I might be speaking for myself, but personally I prefer to work on clean things; I'm guessing your mechanics would too. I don't like wearing gloves to protect my sensitive hands from the harsh realities of the real world. In my private life a bicycle doesn't go in my stand unless it has been washed. If I am working at a shop that has the facility (major stuff here – hose, bucket, stand, water, soap, sponge). I just wash it regardless because I don't like working on dirty bikes.

You can't find cracks, failures and sometimes worn-out or unsafe things under dirt!

Let's get back to the basis for the argument of this simple add-on service. If the customer says no, do it anyway. Customer satisfaction and repeat business will go up. People like clean things. When I take my car to the auto dealer for service they wash it. They don't ask. They literally run it through the on-site car wash. They figured this out a long time ago. It's time we start looking at models of success in other industries that can work in ours.
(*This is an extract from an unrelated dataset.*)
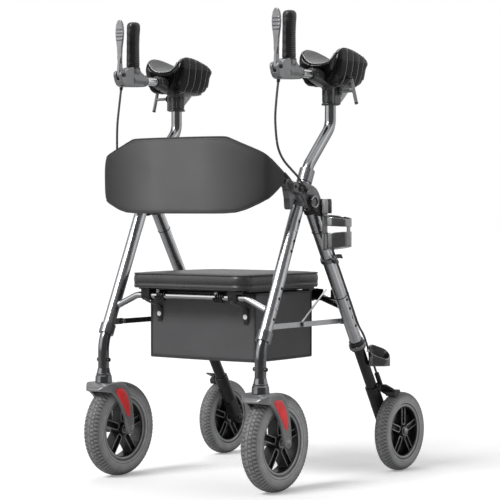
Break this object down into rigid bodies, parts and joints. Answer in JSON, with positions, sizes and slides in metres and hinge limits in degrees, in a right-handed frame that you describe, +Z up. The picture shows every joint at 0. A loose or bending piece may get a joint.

Imagine if you do 100 repairs a week and add $15 to each one. That's some nice additional revenue for your business. Hopefully you can share some of that ongoing growth with your service team.

There are many things we can all do better. This is one simple-to-implement idea to help you grow customer satisfaction and hopefully your bottom line. The five or 10 minutes this takes will outweigh the burden of cost. And what better time of year to implement than right now when it's about to get really busy and people need to have their bicycle back ASAP?